Szykują się poważne zmiany w podatkach. W czasach kryzysu gospodarczego szczególnie może się to opłacać małym i średnim firmom. O co dokładnie chodzi? Planowane zmiany wynikają z Krajowego Programu Reform (KPR) - to główne narzędzie służące realizacji strategii „Europa 2020” na szczeblu państw UE. Zgodnie z założeniami Semestru Europejskiego, KPR są co roku aktualizowane i w kwietniu przekazywane do Komisji Europejskiej (KE) razem z aktualizacją Programów Stabilności lub Programów Konwergencji. W tym roku znajdują się także zapisy dotyczące epidemii COVID-19 i walki z kryzysem. Jedna rzecz szczególnie może zainteresować przedsiębiorców. Od 1 stycznia 2021 roku mogą nastąpić zmiany w daninach publicznych.

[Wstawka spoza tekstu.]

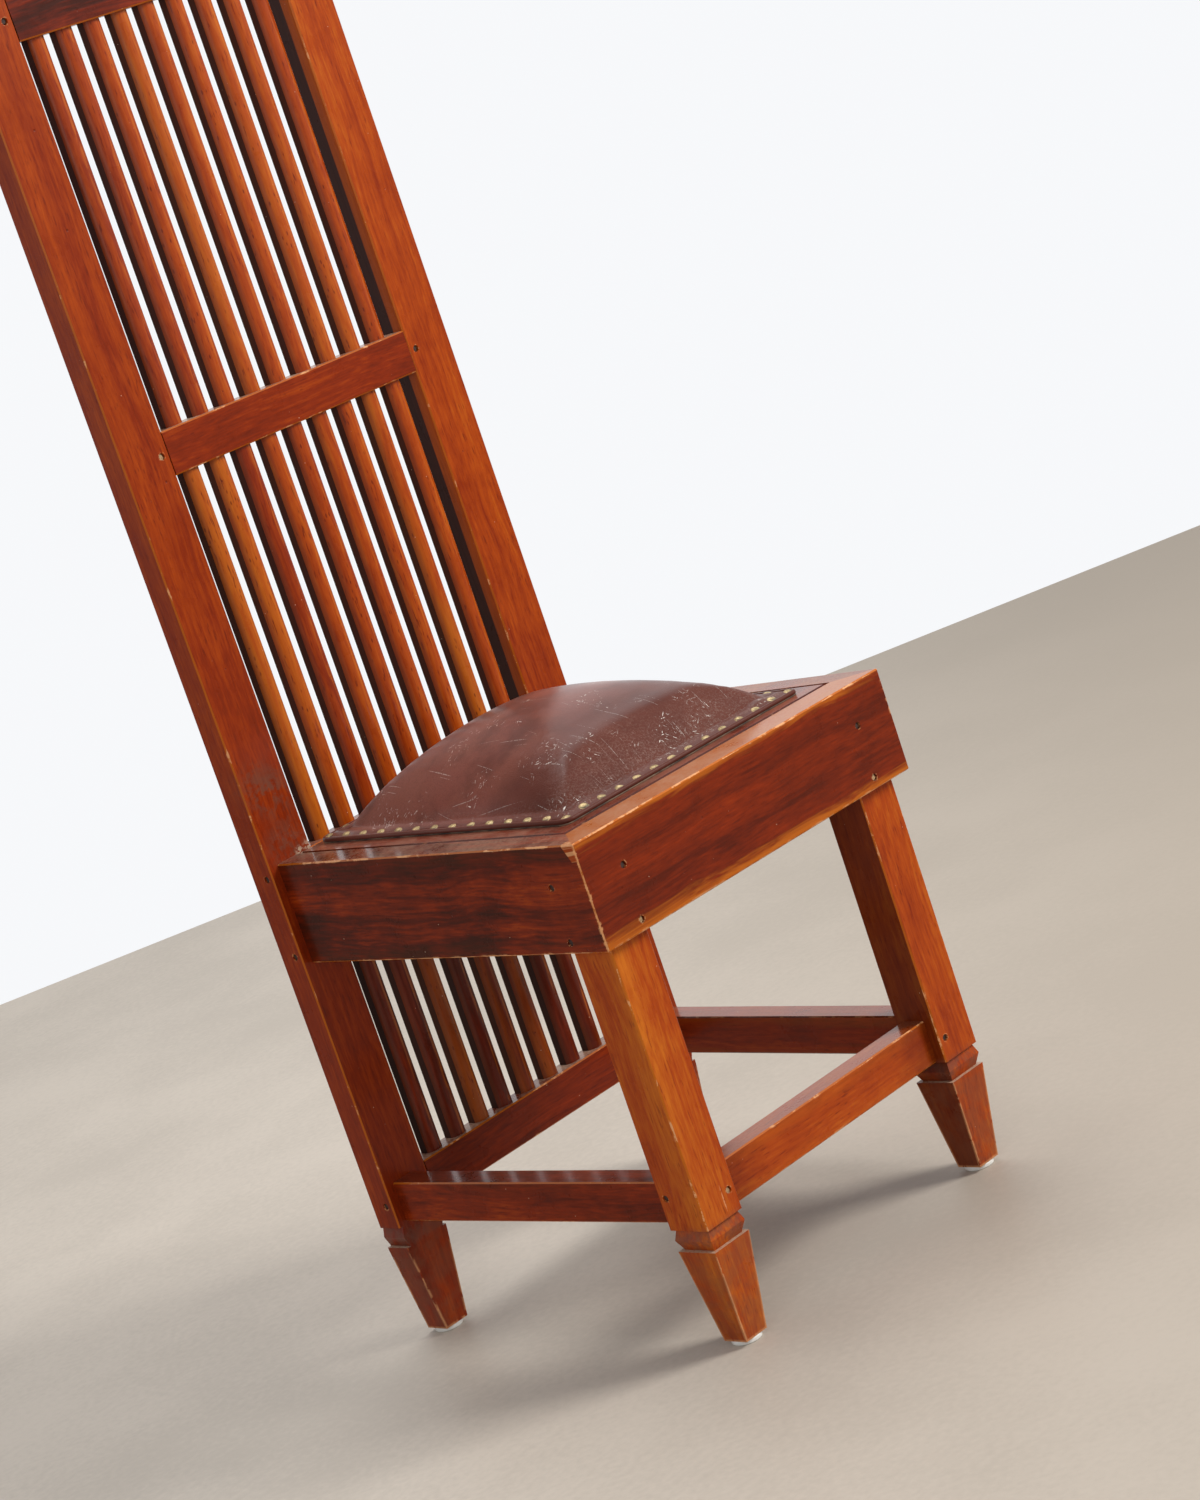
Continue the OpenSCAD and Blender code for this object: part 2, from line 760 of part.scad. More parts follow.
module seat_rebate() {
    translate([0, 0, seat_top_z - seat_board_t]) linear_extrude(2 * seat_board_t) seat_board_plan(joint_gap);
}

// A tenon of the left seat rail that enters a cross rail at y, towards way
module seat_tenon(y, way, cut) {
    extra = cut ? mortise_extra : 0;
    x = seat_rail_w / 2 - seat_out_x(y);
    z = seat_under_z + (seat_frame_t - seat_board_t) / 2;
    root_y = y - way * extra;
    tip_y = y + way * (seat_tenon_l + extra);
    grown_box([x - seat_tenon_w / 2, min(root_y, tip_y), z - seat_tenon_t / 2],
              [x + seat_tenon_w / 2, max(root_y, tip_y), z + seat_tenon_t / 2],
              cut ? joint_gap : 0);
}

module seat_tenons(cut) {
    seat_tenon(seat_front_y + seat_rail_w, -1, cut);
    seat_tenon(seat_back_y - seat_rail_w, 1, cut);
}

module seat_cross_rail(front, back) {
    color(WOOD) difference() {
        intersection() {
            seat_slab();
            box([-seat_front_w, front, 0], [seat_front_w, back, seat_top_z]);
        }
        seat_rebate();
        both_hands() seat_tenons(true);
    }
}

module seat_side_rail() {
    front = seat_front_y + seat_rail_w;
    back = seat_back_y - seat_rail_w;
    color(WOOD) difference() {
        union() {
            intersection() {
                seat_slab();
                linear_extrude(seat_top_z) polygon([
                    [-seat_front_w, front],
                    [seat_rail_w - seat_out_x(front), front],
                    [seat_rail_w - seat_out_x(back), back],
                    [-seat_front_w, back]
                ]);
            }
            seat_tenons(false);
        }
        seat_rebate();
    }
}

module seat_board() {
    color(JUTE) translate([0, 0, seat_top_z - seat_board_t]) linear_extrude(seat_board_t) seat_board_plan(0);
}

// The pad's outline runs round a square of side 2, as straight sides and round corners
SIDE_STEPS = 8;
CORNER_STEPS = 3;
RING = 4 * (SIDE_STEPS + CORNER_STEPS);
CROWN_RINGS = 9;
corner_unit = pad_corner_r / pad_half_l;

function side_point(i) =
    let (run = 1 - corner_unit, a = 90 * (i - SIDE_STEPS) / CORNER_STEPS)
    i < SIDE_STEPS
        ? [1, -run + 2 * run * i / SIDE_STEPS]
        : [run + corner_unit * cos(a), run + corner_unit * sin(a)];

function quarter_turns(p, count) = count == 0 ? p : quarter_turns([-p[1], p[0]], count - 1);

// Straight sides are drawn in most at their middle
function edge_point(k) =
    let (steps = SIDE_STEPS + CORNER_STEPS,
         p = quarter_turns(side_point(k % steps), floor(k / steps)),
         off_middle = min(abs(p[0]), abs(p[1])))
    p * (1 - draw_in / pad_half_l * (1 - off_middle * off_middle));

// The square outline turns into a disc towards the middle
function ring_point(k, s) =
    let (p = edge_point(k), disc = [p[0] * sqrt(1 - p[1] * p[1] / 2), p[1] * sqrt(1 - p[0] * p[0] / 2)])
    s * (s * p + (1 - s) * disc);

function pad_point(k, s, z) =
    let (p = ring_point(k, s), y = pad_mid_y + p[1] * pad_half_l)
    [p[0] * pad_out_x(y), y, z];

band_s = 1 - nail_band_w / pad_half_l;
stuffing_s = band_s - leather_t / pad_half_l;
function crown_s(j) = sin(90 * (1 - j / (CROWN_RINGS + 1)));
function crown_z(s) = crown_h * pow(1 - pow(s, crown_flat), crown_round);

// Rings of the pad's outside and inside, as [share of the outline, height]
function outer_rings() = concat(
    [
        [1, 0],
        [1 + leather_edge_bulge / pad_half_l, leather_edge_t / 2],
        [1 - leather_edge_bulge / pad_half_l, leather_edge_t]
    ],
    [for (j = [0:CROWN_RINGS]) [band_s * crown_s(j), leather_edge_t + crown_z(crown_s(j))]]
);
function inner_rings() = concat(
    [[stuffing_s, 0]],
    [for (j = [0:CROWN_RINGS]) [stuffing_s * crown_s(j), leather_edge_t - leather_t + crown_z(crown_s(j))]]
);
function ring_points(rings) = [for (r = rings, k = [0:RING - 1]) pad_point(k, r[0], seat_top_z + r[1])];

// Faces between the rings that start at a and b, between many rings, and from a ring to a tip
function band_faces(a, b) = [for (k = [0:RING - 1]) let (n = (k + 1) % RING)
    each [[a + k, b + k, a + n], [a + n, b + k, b + n]]];
function skin_faces(a, count) = [for (i = [0:count - 2]) each band_faces(a + i * RING, a + (i + 1) * RING)];
function fan_faces(a, tip) = [for (k = [0:RING - 1]) [a + k, tip, a + (k + 1) % RING]];
function flipped(faces) = [for (f = faces) [f[2], f[1], f[0]]];

module seat_stuffing() {
    rings = inner_rings();
    n = len(rings);
    top = [0, pad_mid_y, band_top_z - leather_t + crown_h];
    base = [0, pad_mid_y, seat_top_z];
    color(JUTE) polyhedron(
        points = concat(ring_points(rings), [top, base]),
        faces = concat(
            skin_faces(0, n),
            fan_faces((n - 1) * RING, n * RING),
            flipped(fan_faces(0, n * RING + 1))
        )
    );
}

module leather_cover() {
    outer = outer_rings();
    inner = inner_rings();
    first_inner = len(outer) * RING;
    tips = first_inner + len(inner) * RING;
    top = [0, pad_mid_y, band_top_z + crown_h];
    color(LEATHER) polyhedron(
        points = concat(ring_points(outer), ring_points(inner), [top, top - [0, 0, leather_t]]),
        faces = concat(
            skin_faces(0, len(outer)),
            fan_faces(first_inner - RING, tips),
            flipped(skin_faces(first_inner, len(inner))),
            flipped(fan_faces(tips - RING, tips + 1)),
            flipped(band_faces(0, first_inner))
        )
    );
}

module nail() {
    r = nail_head_d / 2;
    ball_r = (r * r + nail_head_h * nail_head_h) / (2 * nail_head_h);
    rotate_extrude() intersection() {
        translate([0, nail_head_h - ball_r]) circle(r = ball_r);
        square([r, nail_head_h]);
    }
    translate([0, 0, -nail_shank_l]) cylinder(h = nail_shank_l + nail_head_h / 2, d = nail_shank_d);
}

// The nails run along the middle of the band, from corner to corner
function nail_corner(side, y) = [side * (pad_out_x(y) - nail_in), y];
function nail_row(from, to, count) = [for (i = [0:count - 2]) from + (to - from) * i / (count - 1)];
function nail_points() =
    let (front = pad_front_y + nail_in, back = pad_back_y - nail_in,
         front_left = nail_corner(-1, front), front_right = nail_corner(1, front),
         back_left = nail_corner(-1, back), back_right = nail_corner(1, back))
    concat(
        nail_row(front_left, front_right, front_nails),
        nail_row(front_right, back_right, side_nails),
        nail_row(back_right, back_left, back_nails),
        nail_row(back_left, front_left, side_nails)
    );

module brass_nails() {
    color(BRASS)
        for (p = nail_points())
            translate([p[0], p[1], band_top_z]) nail();
}

module pegs() {
    color(WOOD_DARK) both_hands() left_pegs(false);
}

module block_screws() {
    color(STEEL) both_hands() left_block_screws(false);
}

back_glide_x = post_out_x - post_w / 2;
front_glide_x = leg_out_x - leg_w / 2;
front_glide_y = leg_front_y + leg_w / 2;

on_chair() {
    back_post();  // left_post
    right_hand() back_post();  // right_post
    front_leg();  // front_left_leg
    right_hand() front_leg();  // front_right_leg
    back_rail(crest_rail_z, crest_h, true, false);  // crest_rail
    back_rail(middle_rail_z, rail_h, true, true);  // middle_rail
    back_rail(apron_z, apron_h, true, true);  // back_seat_rail
    back_rail(bottom_rail_z, rail_h, false, true);  // bottom_rail
    side_apron();  // left_apron
    right_hand() side_apron();  // right_apron
    front_apron();
    side_stretcher();  // left_stretcher
    right_hand() side_stretcher();  // right_stretcher
    front_stretcher();
    back_block();  // back_left_block
    right_hand() back_block();  // back_right_block
    front_block();  // front_left_block
    right_hand() front_block();  // front_right_block
    block_screws();
    pegs();
    glide(-back_glide_x, post_d / 2);  // back_left_glide
    glide(back_glide_x, post_d / 2);  // back_right_glide
    glide(-front_glide_x, front_glide_y);  // front_left_glide
    glide(front_glide_x, front_glide_y);  // front_right_glide
    seat_cross_rail(seat_front_y, seat_front_y + seat_rail_w);  // seat_frame_front
    seat_cross_rail(seat_back_y - seat_rail_w, seat_back_y);  // seat_frame_back
    seat_side_rail();  // seat_frame_left
    right_hand() seat_side_rail();  // seat_frame_right
    seat_board();
    seat_stuffing();
    leather_cover();
    brass_nails();
    for (i = [1:spindles]) {
        spindle(i, bottom_rail_z + rail_h, apron_z);
        spindle(i, seat_h, middle_rail_z);
        spindle(i, middle_rail_z + rail_h, crest_rail_z);
    }
}
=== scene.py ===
"""A high-backed side chair with a drop-in leather seat, dressed and lit for a studio picture."""

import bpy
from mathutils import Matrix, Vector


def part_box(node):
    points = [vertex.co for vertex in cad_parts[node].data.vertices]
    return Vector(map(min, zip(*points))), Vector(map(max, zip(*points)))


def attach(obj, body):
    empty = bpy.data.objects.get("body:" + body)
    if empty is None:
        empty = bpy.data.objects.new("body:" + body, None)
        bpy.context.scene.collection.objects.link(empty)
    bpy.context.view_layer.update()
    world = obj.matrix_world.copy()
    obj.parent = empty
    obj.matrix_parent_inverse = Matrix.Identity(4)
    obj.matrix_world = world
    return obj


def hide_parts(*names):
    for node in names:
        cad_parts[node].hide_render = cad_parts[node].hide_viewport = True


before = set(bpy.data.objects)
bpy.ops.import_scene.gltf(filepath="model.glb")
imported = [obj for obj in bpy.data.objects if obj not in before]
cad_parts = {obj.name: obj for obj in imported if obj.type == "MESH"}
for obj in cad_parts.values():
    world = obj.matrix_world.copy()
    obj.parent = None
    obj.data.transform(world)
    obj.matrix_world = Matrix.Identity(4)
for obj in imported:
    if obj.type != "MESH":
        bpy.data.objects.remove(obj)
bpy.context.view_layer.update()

import logging
import math
import random
from dataclasses import dataclass
from enum import Enum
from typing import Any

import bmesh
import bpy
from mathutils import Matrix, Vector
from mathutils.bvhtree import BVHTree
from mathutils.kdtree import KDTree

LOG = logging.getLogger("side_chair")
Colour = tuple[float, float, float]
Spot = tuple[float, float, float]
Band = tuple[float, float]
Box = tuple[Vector, Vector]
WELD = 1e-6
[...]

Jedną ze zmian jest tzw. estoński CIT, ale tylko dla mikro i małych przedsiębiorstw. Polega on na tym, że dochód tak długo nie będzie opodatkowany, jak długo będzie zatrzymany w firmie i w nią inwestowany. Skarbówka pobierze podatek dopiero wtedy, gdy dojdzie do wypłaty dywidendy.
Kryzys gospodarczy - zamknąć firmę czy zawiesić?
Krajowy Program Reform zakłada też inną ważną zmianę w podatku CIT, który płacą firmy – rozszerzenie prawa do stawki 9 proc. Podwyższony miałby zostać – z 1,2 mln euro do 2 mln euro – limit przychodów dający prawo do tej preferencji. Wyższy pułap byłby też w przypadku korzystających z ryczałtu od przychodów ewidencjonowanych. Obecny limit 250 tys. euro przychodów miałby zostać docelowo podniesiony ośmiokrotnie (najpierw w 2021 r. wzrósłby do 1 mln euro, a od 2022 r. miałby wynosić 2 mln euro).
Epidemia wyraźnie wpływa też na przyspieszenie prac nad szeroko pojętą e-administracją. Zgodnie z KPR każdy podatnik miałby swój elektroniczny profil dla celów podatkowych.